Being a gigging circuit regular, Green isn't new to this type of show and it's quite apparent from the start. He delivers a solid 60-minutes of genuine laughs, not solely ridiculing or recycling the old cliches but incorporating a healthy mix of observational, occasionally self-deprecating humour with an element of often absurd-seeming storytelling to the mix.

His audience interaction is friendly and good-natured and he's quick to build a rapport without resorting to poking fun. It's topical - "How long have you been married? How did you propose?" rather than resorting to insults. Though the front rows were noticeably empty, nobody is put on the spot and he obviously isn't one to try eliciting cheap laughs at the expense of his audience.

To begin with, Green's show feels almost frantic. I did wonder whether he could possibly keep this up for the full set but sure enough, once the "getting to know you" at the beginning is over, there no obvious lulls and nothing that feels rushed or forced in. The pacing feels spot on.

Green opens with some seemingly randomly selected discussion of living in London, what the police are up to (don't take his advice) and commemorative crockery but he soon moves onto the real subject of the show - being newly married. Green covers the proposals, the stag parties, speeches, why on earth you'd ever want non-alcoholic wine at a wedding and whether it's ever appropriate to use the word "bridezilla". Tip: Don't. Whether or not you're married we've all seen what surrounds the big issues - invites, speeches, the wedding list and when you go from being a boyfriend to a partner. He skilfully dissects all this with this delightful mix of mockery and dry humour leaving the audience able to laugh at the whole institution.
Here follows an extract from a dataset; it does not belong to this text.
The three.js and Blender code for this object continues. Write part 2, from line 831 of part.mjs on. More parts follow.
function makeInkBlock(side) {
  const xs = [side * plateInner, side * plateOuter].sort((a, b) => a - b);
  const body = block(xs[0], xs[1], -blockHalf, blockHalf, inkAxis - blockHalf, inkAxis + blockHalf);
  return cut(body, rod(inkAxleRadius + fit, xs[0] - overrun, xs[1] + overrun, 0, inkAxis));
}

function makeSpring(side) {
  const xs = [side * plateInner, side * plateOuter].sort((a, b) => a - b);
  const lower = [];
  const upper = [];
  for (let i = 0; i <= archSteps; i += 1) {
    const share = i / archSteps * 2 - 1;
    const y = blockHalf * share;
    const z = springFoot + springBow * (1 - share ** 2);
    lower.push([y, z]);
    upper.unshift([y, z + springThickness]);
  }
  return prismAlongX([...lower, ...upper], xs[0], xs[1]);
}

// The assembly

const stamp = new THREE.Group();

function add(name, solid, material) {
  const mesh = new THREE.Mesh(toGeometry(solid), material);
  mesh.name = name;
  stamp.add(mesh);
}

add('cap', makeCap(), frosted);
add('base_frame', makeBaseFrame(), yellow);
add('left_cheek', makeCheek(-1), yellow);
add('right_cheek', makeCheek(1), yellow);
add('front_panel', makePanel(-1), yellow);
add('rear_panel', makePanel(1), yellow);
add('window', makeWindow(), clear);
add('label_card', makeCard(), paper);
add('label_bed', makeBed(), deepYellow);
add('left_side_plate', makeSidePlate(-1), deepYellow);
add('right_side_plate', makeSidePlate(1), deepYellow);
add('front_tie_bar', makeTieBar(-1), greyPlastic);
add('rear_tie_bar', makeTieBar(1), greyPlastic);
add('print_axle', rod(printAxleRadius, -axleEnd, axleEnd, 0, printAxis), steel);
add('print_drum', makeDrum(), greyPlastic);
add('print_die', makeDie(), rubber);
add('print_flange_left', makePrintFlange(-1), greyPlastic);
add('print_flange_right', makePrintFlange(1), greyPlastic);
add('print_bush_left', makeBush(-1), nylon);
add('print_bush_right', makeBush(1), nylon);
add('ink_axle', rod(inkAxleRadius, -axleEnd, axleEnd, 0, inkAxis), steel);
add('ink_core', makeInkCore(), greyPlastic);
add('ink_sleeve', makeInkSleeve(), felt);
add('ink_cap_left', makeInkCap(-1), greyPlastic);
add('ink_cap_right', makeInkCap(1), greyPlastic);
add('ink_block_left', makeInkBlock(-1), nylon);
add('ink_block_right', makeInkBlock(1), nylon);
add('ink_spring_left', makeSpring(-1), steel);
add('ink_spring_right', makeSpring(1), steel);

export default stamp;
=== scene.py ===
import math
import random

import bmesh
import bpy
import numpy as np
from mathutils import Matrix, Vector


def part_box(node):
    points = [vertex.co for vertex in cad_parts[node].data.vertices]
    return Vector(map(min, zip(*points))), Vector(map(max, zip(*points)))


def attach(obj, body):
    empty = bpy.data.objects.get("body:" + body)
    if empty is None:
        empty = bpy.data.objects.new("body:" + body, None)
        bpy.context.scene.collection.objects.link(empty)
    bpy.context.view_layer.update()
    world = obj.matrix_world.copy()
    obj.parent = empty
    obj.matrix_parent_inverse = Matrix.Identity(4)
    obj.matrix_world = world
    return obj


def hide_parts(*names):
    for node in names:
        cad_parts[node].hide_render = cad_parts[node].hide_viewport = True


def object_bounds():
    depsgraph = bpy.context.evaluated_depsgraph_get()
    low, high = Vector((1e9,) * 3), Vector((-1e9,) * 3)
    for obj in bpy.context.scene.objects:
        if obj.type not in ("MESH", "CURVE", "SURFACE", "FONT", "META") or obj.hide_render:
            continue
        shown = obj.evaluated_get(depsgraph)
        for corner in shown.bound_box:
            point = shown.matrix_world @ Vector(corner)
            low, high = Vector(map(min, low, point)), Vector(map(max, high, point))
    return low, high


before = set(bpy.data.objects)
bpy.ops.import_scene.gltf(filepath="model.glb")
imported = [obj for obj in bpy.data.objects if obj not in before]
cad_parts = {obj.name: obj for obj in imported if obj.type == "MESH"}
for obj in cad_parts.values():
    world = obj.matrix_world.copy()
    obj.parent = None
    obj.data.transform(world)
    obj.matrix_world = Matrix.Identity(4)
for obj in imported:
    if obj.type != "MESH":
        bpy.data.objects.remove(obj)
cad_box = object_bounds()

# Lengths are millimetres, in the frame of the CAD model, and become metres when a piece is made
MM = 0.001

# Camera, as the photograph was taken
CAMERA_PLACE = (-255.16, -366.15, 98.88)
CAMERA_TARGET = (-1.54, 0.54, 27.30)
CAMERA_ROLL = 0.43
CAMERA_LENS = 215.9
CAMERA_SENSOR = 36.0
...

Observations on living in a tiny place in London hit home several times (what are wind chimes even for anyway?), and his borderline grim account of his noisy neighbours develops into a truly fantastic observation on human nature and the bizarre things people get up to behind closed doors. Moving on to the effect of technology, his ideas for alternatives to audio description in cinema and an "appropriate comments" smartphone app are inspired. It turns out that we're not that different after all.
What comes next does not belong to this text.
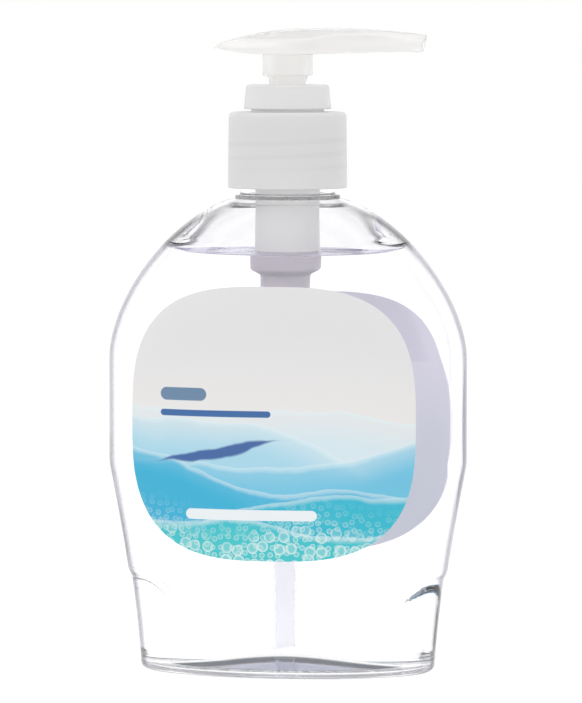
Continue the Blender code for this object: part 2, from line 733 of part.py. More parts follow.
def head_section(along, slant=0.0):
    """Outline of the head across, at a place along it. slant moves its foot back."""
    reach = max(head_half_width(along), CLEAR)
    low, crest = head_foot(along), head_crest(along)
    rim = max(head_rim(along), low + CLEAR)
    bevel = min(HEAD_WALL / 2, reach * 0.3, (rim - low) * 0.4)
    side = [(reach / 2, low), (reach, low), (reach, rim - bevel), (reach - bevel, rim)]
    side += [(reach * share, crest + (rim - crest) * share ** 2) for share in (0.72, 0.48, 0.24)]
    ring = [(0.0, low)] + side + [(0.0, crest)] + [(-across, level) for across, level in side[::-1]]
    return [(along - slant * (crest - level) / (crest - low), across, level) for across, level in ring]


def block(name, low, high, plastic):
    """A box between two corners."""
    bm = bmesh.new()
    bmesh.ops.create_cube(bm, size=1.0)
    bmesh.ops.scale(bm, vec=high - low, verts=bm.verts)
    bmesh.ops.translate(bm, vec=(low + high) / 2, verts=bm.verts)
    mesh = bpy.data.meshes.new(name)
    bm.to_mesh(mesh)
    bm.free()
    return add_object(name, mesh, plastic)


def level_bore(name, radius, start, end, height, plastic):
    """A cylinder along X."""
    bm = bmesh.new()
    bmesh.ops.create_cone(bm, cap_ends=True, segments=16, radius1=radius, radius2=radius, depth=end - start)
    quarter = Vector((0, 0, 1)).rotation_difference(Vector((1, 0, 0))).to_matrix()
    bmesh.ops.rotate(bm, matrix=quarter, verts=bm.verts)
    bmesh.ops.translate(bm, vec=((start + end) / 2, 0.0, height), verts=bm.verts)
    mesh = bpy.data.meshes.new(name)
    bm.to_mesh(mesh)
    bm.free()
    return add_object(name, mesh, plastic)


def head_hollow(plastic):
    """The room inside the head's skirt."""
    back = -HEAD_BACK * 0.86
    front = HEAD_FRONT - 2 * HEAD_WALL
    outline = []
    for i in range(HEAD_STATIONS + 1):
        along = back + (front - back) * i / HEAD_STATIONS
        outline.append((along, head_half_width(along) - HEAD_WALL))
    below = head_underside - HEAD_SKIRT
    ring = outline + [(along, -reach) for along, reach in outline[::-1]]
    return loft("head_hollow", [[(x, y, below) for x, y in ring], [(x, y, hollow_top) for x, y in ring]], plastic)


def make_head(plastic):
    """Actuator: a hollow thumb blade with a nozzle, and a sleeve and threaded nose for the stem."""
    rings = []
    for i in range(HEAD_STATIONS):
        along = -HEAD_BACK + (HEAD_BACK + HEAD_FRONT) * (i / HEAD_STATIONS) ** 1.25
        rings.append(head_section(max(along, CLEAR / 10 - HEAD_BACK), NOZZLE_SLANT * ease(along, RIM_FALL_SPAN)))
    rings.append(head_section(HEAD_FRONT, NOZZLE_SLANT))
    head = loft("pump_head", rings, plastic, 35)
    combine(head, cutter(head_hollow(plastic)), "DIFFERENCE")

    sleeve_top = hollow_top + HEAD_WALL / 2
    sleeve_profile = [(0.0, sleeve_top), (sleeve_radius, sleeve_top), (sleeve_radius, sleeve_bottom),
                      (nose_radius + NOSE_WALL, sleeve_bottom), (nose_radius, nose_top),
                      (nose_radius, nose_bottom), (0.0, nose_bottom)]
    combine(head, cutter(lathe("head_sleeve", sleeve_profile, plastic)), "UNION")

    rib_reach = NOZZLE_BORE + HEAD_WALL
    rib_low = Vector((0.0, -rib_reach, passage_height - NOZZLE_BORE - RIB_WALL))
    rib_high = Vector((HEAD_FRONT - HEAD_WALL - NOZZLE_SLANT, rib_reach, hollow_top + HEAD_WALL / 2))
    combine(head, cutter(block("head_rib", rib_low, rib_high, plastic)), "UNION")

    socket_profile = [(0.0, passage_height), (STEM_BORE, passage_height), (STEM_BORE, stem_socket_top),
                      (nose_bore, stem_socket_top), (nose_bore, nose_bottom - CLEAR), (0.0, nose_bottom - CLEAR)]
    combine(head, cutter(lathe("stem_socket", socket_profile, plastic, SMALL_STEPS)), "DIFFERENCE")
    bore = level_bore("nozzle_bore", NOZZLE_BORE, 0.0, HEAD_FRONT + CLEAR, passage_height, plastic)
    combine(head, cutter(bore), "DIFFERENCE")
    return head


for old in list(bpy.data.objects):
    bpy.data.objects.remove(old)
part = bpy.data.collections.new("hand_soap_pump_bottle")
tools = bpy.data.collections.new("cutters")
bpy.context.scene.collection.children.link(part)
bpy.context.scene.collection.children.link(tools)

frosted = material("frosted_polypropylene", (0.86, 0.86, 0.87), 0.35, 0.5, 1.49)
film = material("label_film", (0.88, 0.88, 0.90), 0.4)
film_back = material("label_film_back", (0.79, 0.78, 0.85), 0.4)
ball_steel = material("ball_steel", (0.75, 0.75, 0.76), 0.2)
ball_steel.node_tree.nodes["Principled BSDF"].inputs["Metallic"].default_value = 1.0

make_bottle()
make_soap()
make_label("front_label", FRONT_LABEL_SIZE, FRONT_LABEL_PLACE, -1, film)
make_label("back_label", BACK_LABEL_SIZE, BACK_LABEL_PLACE, 1, film_back)
make_closure(frosted)
make_gasket()
make_collar(frosted)
make_housing(frosted)
make_tube(frosted)
make_ball("inlet_ball", INLET_BALL_RADIUS, inlet_centre, ball_steel)
make_spring()
make_stem(frosted)
make_ball("outlet_ball", OUTLET_BALL_RADIUS, outlet_centre, ball_steel)
make_piston()
make_head(frosted)
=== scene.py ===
"""Looks of a hand soap pump bottle: each piece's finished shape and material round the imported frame.

Lengths are in metres. The bottle's front label faces -Y and the nozzle points along +X.
"""
import math

import bmesh
import bpy
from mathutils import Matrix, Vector


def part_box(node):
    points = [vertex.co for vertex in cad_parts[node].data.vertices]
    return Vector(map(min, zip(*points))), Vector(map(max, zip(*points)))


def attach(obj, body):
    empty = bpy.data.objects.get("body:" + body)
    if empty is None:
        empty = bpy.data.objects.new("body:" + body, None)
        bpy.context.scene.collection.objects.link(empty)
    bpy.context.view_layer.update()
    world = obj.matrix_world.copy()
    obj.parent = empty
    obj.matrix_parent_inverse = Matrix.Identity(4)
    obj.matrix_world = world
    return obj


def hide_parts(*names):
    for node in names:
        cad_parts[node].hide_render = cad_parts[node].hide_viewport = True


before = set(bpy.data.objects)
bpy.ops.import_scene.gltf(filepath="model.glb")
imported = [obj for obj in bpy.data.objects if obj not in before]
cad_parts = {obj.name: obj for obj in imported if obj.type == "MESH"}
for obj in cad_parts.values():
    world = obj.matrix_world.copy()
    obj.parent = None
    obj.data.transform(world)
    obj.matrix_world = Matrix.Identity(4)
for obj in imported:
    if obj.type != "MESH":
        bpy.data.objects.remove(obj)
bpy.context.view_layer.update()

# Camera
# It stands a little above the closure, a metre off, and sees the bottle turned slightly to its
# own right, so that the front label sits left of the middle. A long lens frames the whole.
PHOTO_HEIGHT = 703              # pixels
PIXELS_PER_METRE = 4238
camera_distance = 1.05
camera_height = 0.155
bottle_turn = math.radians(7.6)
aim_height = 0.0753
aim_side_pixels = -3.4

camera_data = bpy.data.cameras.new("camera")
camera = bpy.data.objects.new("camera", camera_data)
bpy.context.scene.collection.objects.link(camera)
bpy.context.scene.camera = camera
camera.location = (camera_distance * math.sin(bottle_turn), -camera_distance * math.cos(bottle_turn),
                   camera_height)
line_of_sight = Vector((0, 0, aim_height)) - camera.location
camera.rotation_euler = line_of_sight.to_track_quat("-Z", "Y").to_euler()
camera_data.sensor_width = 36.0
camera_data.lens = camera_data.sensor_width * PIXELS_PER_METRE * line_of_sight.length / PHOTO_HEIGHT
camera_data.shift_x = -aim_side_pixels / PHOTO_HEIGHT
camera_data.clip_end = 20.0

# Studio
# White all round at eye level, as a lit backdrop gives, with grey shade overhead and towards the
# viewer: clear plastic takes its edges from it and from shade painted at its rims. Lamps light the solid
# surfaces softly.
scene = bpy.context.scene
scene.view_settings.view_transform = "Standard"
scene.cycles.max_bounces = 24
scene.cycles.glossy_bounces = 12
scene.cycles.transmission_bounces = 24
scene.cycles.transparent_max_bounces = 16

AMBIENT_LIGHT = 1.0
SEEN_WHITE = (1.12, 1.12, 1.12)        # makes up for what clear walls turn back
ROOM_SHADE = (0.16, 0.16, 0.18)
CEILING_EDGES = (0.30, 0.55)            # upward part of a direction where the room's dark begins
FRONT_EDGES = (0.42, 0.60)              # the same for the part towards the viewer


def join(tree, start, end):
    tree.links.new(start, end)


def add_math(tree, operation, first, second=None, clamp=False):
    """A Math node fed by sockets or numbers; gives its output."""
    node = tree.nodes.new("ShaderNodeMath")
    node.operation = operation
    node.use_clamp = clamp
    for socket, value in zip(node.inputs, (first, second)):
        if value is None:
            continue
        if isinstance(value, (int, float)):
            socket.default_value = value
        else:
            join(tree, value, socket)
    return node.outputs[0]


def plus(tree, first, second):
    return add_math(tree, "ADD", first, second)


def minus(tree, first, second):
    return add_math(tree, "SUBTRACT", first, second)


def times(tree, first, second):
    return add_math(tree, "MULTIPLY", first, second)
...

While it seems some of his material meanders a little, particularly toward the start, everything is tied back together towards the end. Though I don't think the world is ready for his suggestion of an app to rate one night stands, I'd certainly rate this show highly to a friend.

Groom for Improvement opened on 4th August and runs until 6th August 2015 at the Camden Comedy Club, as part of the Camden Fringe.